# Need help cutting cobblestones



## rmacgregor (May 27, 2010)

Hello, I have 1 ton of 4x4x4" cobblestones and 2 tons of 4x4x8" cobblestones and I want to build a semicircular patio area with a 2.5' circular hole in the middle for a fire pit. My problem is that I don't know how to cut or break the cobblestones to fill in odd spaces. Is there a blade i can buy for my circular saw or do I just need to repeatedly score with a chisel? Thanks! Atlanta Catdaddy


----------



## High Gear (Nov 30, 2009)

You need a wet cutting brick saw available at a rental store.


----------



## jomama45 (Nov 13, 2008)

High Gear said:


> You need a wet cutting brick saw available at a rental store.


 
And even with that, you may be in for a suprise if these are real, native stone. If they are hard, I'd try scoring with a saw & chiselling.


----------



## eco-green (Jun 1, 2010)

rmacgregor said:


> Hello, I have 1 ton of 4x4x4" cobblestones and 2 tons of 4x4x8" cobblestones and I want to build a semicircular patio area with a 2.5' circular hole in the middle for a fire pit.
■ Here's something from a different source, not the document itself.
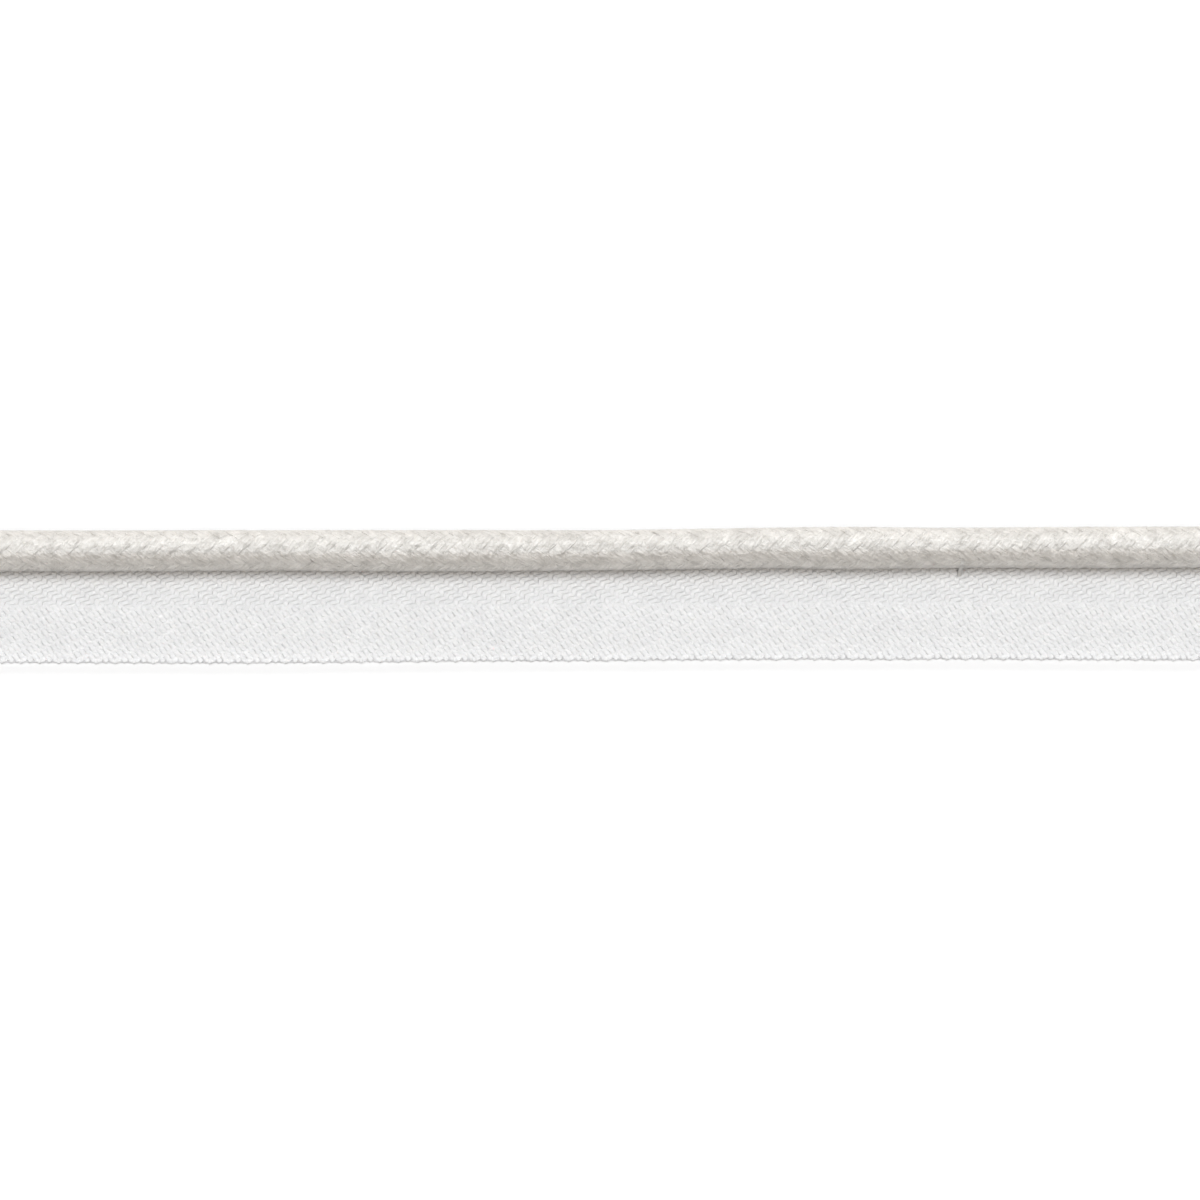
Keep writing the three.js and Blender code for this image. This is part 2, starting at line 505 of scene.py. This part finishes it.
ends, breakEnd, picks = 41, 21, 284
lipSizes = {
    "Length": strip["length"], "Lip Width": strip["wovenWidth"], "Ends": ends, "Picks": picks,
    "Break End": float(breakEnd), "Lower Spacing": 0.38, "Rise": 0.095, "Sharpness": 1.8,
    "Middle Height": 0.58, "Patchiness": 0.5, "Patch Length": 4.0, "To Cord": 4.0, "Cord Swing": 1.0,
    "Edge Drop": 0.16, "Warp Width": 0.62, "Warp Thickness": 0.20, "Weft Width": 0.82,
    "Weft Thickness": 0.31, "Weft Lean": 0.5, "Warp Lean": 0.38, "Spot Lean": 0.2, "Spot Size": 0.6,
    "Lower Swing": 0.8, "Upper Swing": 2.4, "Unevenness": 0.05, "Warp Wander": 3.0, "Weft Wander": 2.0,
    "Sides": 6, "Warp Points": 2 * picks + 1, "Weft Points": 2 * ends + 1, "First": 0, "Count": 20,
    "Seed": 5.0,
}
wovenSection = {"crowd": 1.0, "deeper": 2.5}
twillRepeat = 4.0  # yarns in one repeat of the twill
leanReturn = 8.0  # how late a leaning float turns back


def overUnder(tree, phase, sharpness):  # 1 where a yarn is crossed, once in a repeat, and 0 between
    wave = (1.0 + calc(tree, "COSINE", phase * (2 * math.pi / twillRepeat))) / 2.0
    return wave ** sharpness


def leanOf(tree, phase):  # a float leans steadily over the yarns that it crosses, and comes back below
    place = calc(tree, "FRACT", phase / twillRepeat) * 2.0 - 1.0
    return place * (1.0 - calc(tree, "ABSOLUTE", place) ** leanReturn)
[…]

My problem is that I don't know how to cut or break the cobblestones to fill in odd spaces. Is there a blade i can buy for my circular saw or do I just need to repeatedly score with a chisel? Thanks! Atlanta Catdaddy


 
You can get a quick cut saw from the rental store a 12'' saw would be great rent the diamond blade and you should have no probleams 

water attachement works for the saw but does it ever make a huge mess


----------